Rob Weinert-Kendt (Vulture) offers a similar take on the merits and shortcoming of this “Salesman.” Overall, he calls this mounting a “stunning” revival against which subsequent productions will be measured. He applauds Pierce as “devastating” and Clark as “unshakable,” and offers kudos to Davis and Belcher III. As others wrote, though, he comments that occasionally “Cromwell’s stylizations go a bit too hard, honestly.”
At this early moment in the 2022-2023 season, “Death of a Salesman” looks like a strong Tony Awards contender. This new interpretation of Miller’s popular drama kicks off a very strong slate of revivals, which includes August Wilson’s “The Piano Lesson,” Suzan-Lori Parks’ “Topdog / Underdog,” plus potentially Adrienne Kennedy’s “Ohio State Murders” and Stephen Adly Guirgis’ “Between Riverside and Crazy,” depending on whether the latter two are deemed revivals under the classics rule. Assuming all five of these productions compete as revivals, the category will have no more than four slots, and it seems likely that “Salesman” will make the cut.
So, too, will the show’s powerhouse lead performances. For “Salesman,” Pierce returns to Broadway as an actor for the first time in over 30 years in a performance sure to net him his first Tony nomination as a performer; he has one win from two nominations as a producer. Fresh off of her Olivier victory and a strong bid for her first Tony last year for musical “Caroline, or Change,” Clarke should secure her second consecutive Tony bid, too.
From the featured cast, look out for a nomination for De Shields.

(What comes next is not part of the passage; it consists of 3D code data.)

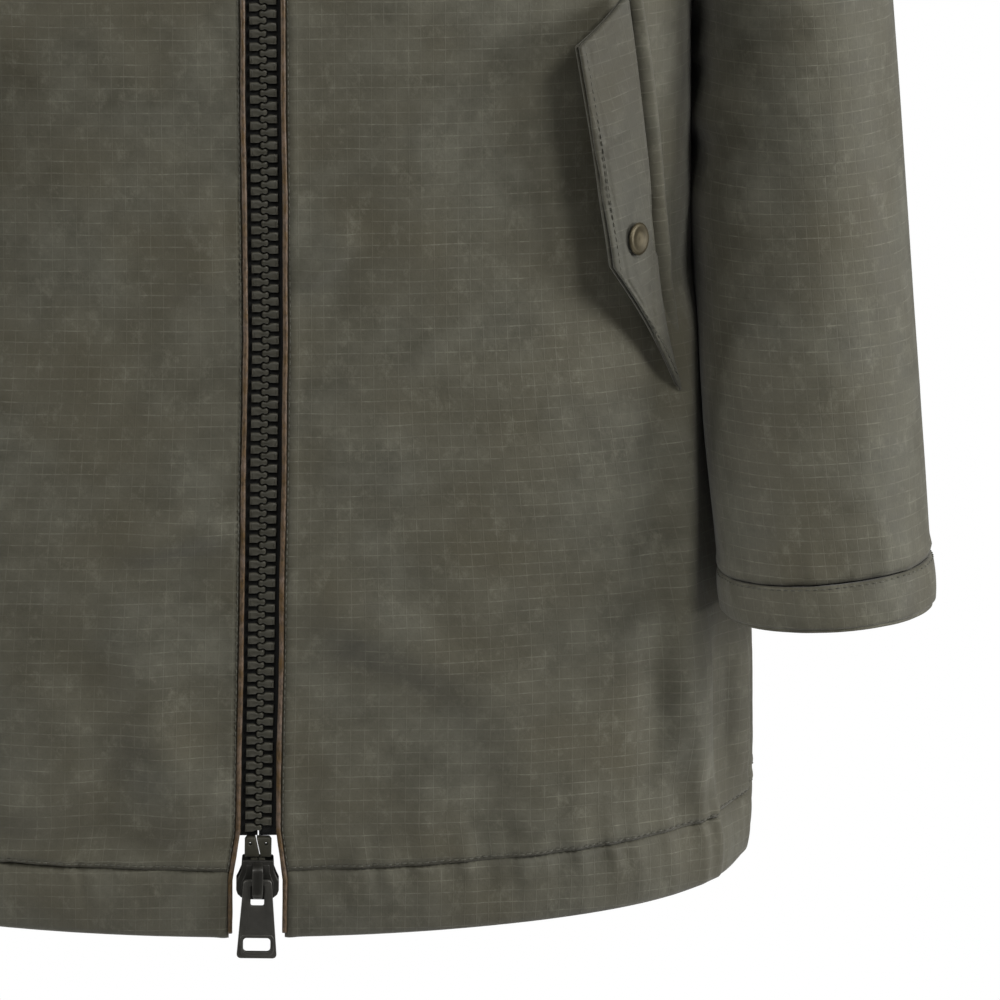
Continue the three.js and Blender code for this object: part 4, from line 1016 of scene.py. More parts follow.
@dataclass
class ShellRelief:
    """Every fold, gather and pucker pressed into the body's outer face."""

    band: float = 34.0
    folds: tuple[Fold, ...] = (
        Fold((12, 322), (50, 360), 7, 1.6),
        Fold((10, 300), (44, 330), 9, -1.2),
        Fold((11, 176), (104, 130), 15, 3.2),
        Fold((11, 140), (150, 38), 20, -3.4),
        Fold((40, 88), (172, 52), 22, 2.6),
        Fold((14, 236), (84, 250), 16, 1.2),
        Fold((60, 420), (84, 300), 16, 1.2),
        Fold((92, 210), (120, 70), 20, 1.8),
        Fold((-8, 214), (-80, 192), 10, 2.2),
        Fold((-10, 196), (-80, 170), 12, -1.6),
        Fold((-72, 190), (-40, 40), 14, 2.4),
        Fold((-100, 186), (-66, 30), 15, -2.0),
        Fold((-56, 130), (-150, 40), 22, 3.0),
        Fold((-12, 92), (-60, 40), 13, 2.0),
        Fold((-27, 380), (-27, 310), 14, 1.4),
        Fold((-46, 470), (-12, 400), 12, 1.0),
        Fold((203, 330), (203, 60), 9, 2.6, 0.15),
        Fold((192, 300), (190, 60), 8, -1.8, 0.2),
        Fold((214, 170), (212, 40), 6, 2.4),
        Fold((224, 160), (226, 36), 6, -2.2),
        Fold((235, 168), (234, 40), 6, 2.0),
        Fold((-203, 330), (-203, 60), 9, 2.6, 0.15),
        Fold((-190, 290), (-192, 60), 8, -1.8, 0.2),
        Fold((-218, 170), (-214, 40), 7, 2.4),
        Fold((-232, 150), (-230, 36), 7, -2.2),
        Fold((60, 560), (150, 520), 16, 2.0),
        Fold((-60, 560), (-150, 500), 16, 2.2),
        Fold((30, 620), (110, 700), 18, 2.0),
        Fold((-34, 640), (-120, 690), 18, 2.2),
    )

    def front(self, x: Array, z: Array) -> Array:
        """Height of the front's folds at pattern x and z."""
        total = 2.4 * sum(fold.lift(x, z) for fold in self.folds)
        soft = Cloudy(11, (70, 110)).at(x, z) * 1.3
        fine = Cloudy(12, (26, 38)).at(x + 0.4 * z, z) * 0.45
        return total + soft + fine

    def back(self, x: Array, z: Array) -> Array:
        """Height of the back's folds, seeded rather than drawn."""
        long = Cloudy(21, (46, 260)).at(x + 0.15 * z, z) * 2.6
        soft = Cloudy(22, (80, 90)).at(x, z) * 1.5
        blades = Fold((-150, 640), (-60, 470), 26, 3.0).lift(x, z)
        blades = blades + Fold((150, 640), (60, 470), 26, 3.0).lift(x, z)
        return long + soft + blades

    def gathers(self, x: Array, v: Array) -> Array:
        """Puckers along the hem band's seam, stronger toward the sides."""
        side = smooth((np.abs(x) - 176) / 40)
        wave = Cloudy(31, (5.6, 400)).at(x + 0.12 * v, v) + 0.6 * Cloudy(32, (9.5, 300)).at(x, v)
        above = np.exp(-np.maximum(v - self.band, 0) / mix(16, 48, side))
        below = np.exp(-np.maximum(self.band - v, 0) / mix(15, 30, side))
        return wave * mix(2.2, 3.8, side) * np.minimum(above, below)

    def seam(self, v: Array) -> Array:
        """The groove of the hem band's seam and the roll above and below it."""
        off = v - self.band
        groove = -2.4 * np.exp(-((off / 1.3) ** 2))
        roll = 0.9 * np.exp(-(((off - 4.5) / 4.0) ** 2))
        return groove + roll

    def band_roll(self, v: Array) -> Array:
        """The band's own padded roundness."""
        t = np.clip(v / self.band, 0, 1)
        return 2.6 * np.sin(np.pi * t) ** 0.7 - 0.6


RELIEF = ShellRelief()


def within_cloth(lift: Array, deepest: float) -> Array:
    """The relief with its valleys eased so they stay inside the cloth's thickness."""
    return np.where(lift < 0, -deepest * (1 - np.exp(np.minimum(lift, 0) / deepest)), lift)


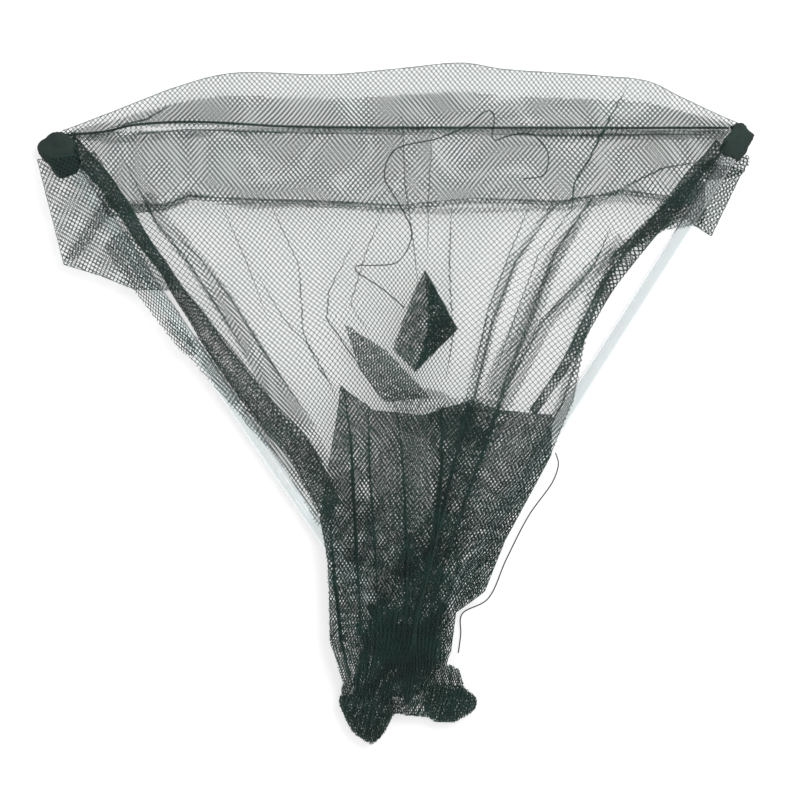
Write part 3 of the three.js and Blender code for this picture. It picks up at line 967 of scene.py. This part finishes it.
# ---------------------------------------------------------------- feet, flaps and wings
def small_net(name, node, outline, levels, body, angle=0.0, rough=1.0, squeeze=1.0, size=22,
              rim=False, slope=(0.0, 0.0), twist=0.5):
    """A small piece of net in several crumpled layers over an outline."""
    centre = outline.mean(0)
    reach = np.linalg.norm(outline - centre, axis=1).max()
    parts, cuts = [], []

    def surface(x, y, number, level):
        """Height of one layer, sloped and crumpled."""
        tilt = slope[0] * (x - centre[0]) + slope[1] * (y - centre[1])
        return level * MM + tilt + wrinkles(x, y, 31 + 7 * number + len(name), size * MM, rough * MM)

    for number, level in enumerate(levels):
        u, v = strands(2.2 * reach / squeeze, 2.2 * reach)
        v = v - 1.1 * reach
        turn = angle + twist * number
        a = u * squeeze
        x = centre[0] + a * math.cos(turn) - v * math.sin(turn)
        y = centre[1] + a * math.sin(turn) + v * math.cos(turn)
        keep = inside(outline, middle_of(x), middle_of(y))
        z = surface(x, y, number, level) + pleat(u, squeeze)
        places = np.stack([x, y, np.maximum(z, 0.5 * MM)], axis=-1)
        parts.append(knit_parts(places, keep))
        cuts.append(cut_size(u, v, keep))
        if rim and number == len(levels) - 1:
            route = rim_route(np.vstack([outline, outline[:1]]))
            route[:, 2] = np.maximum(surface(route[:, 0], route[:, 1], number, level), 0.6 * MM)
            p, f = tube_parts(route, EDGE_RADIUS, 5)
            parts.append((p, f[:, ::-1]))
    p, f = joined(parts)
    obj = mesh_object(name, p, f, NET)
    stands_for(obj, node, body)
    return obj


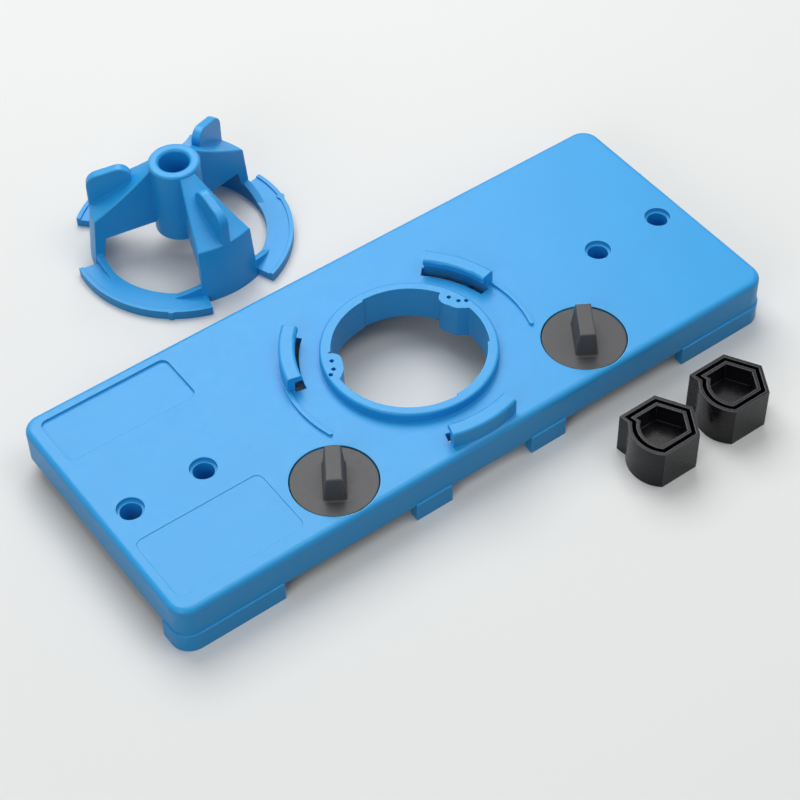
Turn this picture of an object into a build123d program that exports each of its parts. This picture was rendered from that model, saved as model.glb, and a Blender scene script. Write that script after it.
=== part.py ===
from build123d import *
import os
from math import cos, radians, sin, sqrt

os.makedirs("parts", exist_ok=True)

# Drilling jig for cup hinges, in millimetres. A moulded base plate lies on a cabinet door with
# its open collar over the place of the hinge cup. Two knobs turn in the plate and carry a
# stepped plug each; a cam slips over each plug and meets the door's edge. A three-legged drill
# guide turns under three clips round the collar and leads the cutter's shank.
# The knobs sit in the plate. The guide and the cams are taken off and stand beside it.
# Origin: the collar's axis at the level the feet stand on. X runs along the plate, Y towards
# its back edge and Z up.

# Base plate
plate_length = 222.0
plate_front = 41.8            # from the collar's axis to the front edge
plate_back = 48.6             # from the collar's axis to the back edge
deck_top = 18.3               # the plate's top face above the feet
skirt_height = 11.9           # side wall below the top face
deck_thickness = 3.0
skirt_wall = 2.4
corner_radius = 6.0
top_rounding = 2.0
rib_thickness = 1.8
rib_pitch_x = 18.6
rib_pitch_y = 15.4

# Feet: lips under the front and back edges, with gaps where the cams swing
foot_wall = 3.2
foot_proud = 0.5              # the lips stand this far outside the skirt
foot_lap = 0.6                # and reach this far up over it
foot_outer_gap = (28.5, 76.2)  # gap beside each knob, measured from the collar's axis
foot_middle_gap = 15.3        # half the gap in front of the collar
foot_corner_wrap = 10.0       # length of the front lips round onto the short sides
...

A beloved stage veteran and recent Tony winner for “Hadestown,” the showman has won over critics with his lively take on the small but utterly pivotal role of Willy’s deceased elder brother Ben. While Biff has historically been the attention-grabbing part, De Shields seems to have upstaged the other featured performers.
With so many plays and revivals opening and yet to be announced for this season, it is too early to say whether Miranda Cromwell will crack the Director line-up. Despite the overall praise for “Salesman,” many found certain aspects of this production heavy-handed, and that little hesitation could keep her out of a competitive race. From the production design, look out for last year’s Tony nominees Anna Fleischle in scenic design and Mikaal Sulaiman in sound design — this production incorporates a lot of music, which will leap out at nominators.
As a towering work of American drama, “Death of a Salesman” already has a storied history with the Tony Awards. The original production earned six nominations for Best Play, Best Featured Actor (Arthur Kennedy), Best Scenic Design, Best Director, Author, and Producer; it also won the Pulitzer Prize for Drama. The 1975 production earned a single bid for Best Actor for George C. Scott, while the 1984 production was also nominated for one award for Best Reproduction and won. In 1999, “Salesman” returned strong with six nominations, winning for Revival, Actor (Brian Dennehy), Featured Actress (Elizabeth Franz), and Direction. The show most recently played in 2012 in a production directed by the late Mike Nichols. That staging is to date the most nominated “Salesman” ever with seven bids, winning Revival and Direction; Philip Seymour Hoffman, Linda Emond, and Andrew Garfield were all nominated for their performances as Willy, Linda, and Biff, respectively.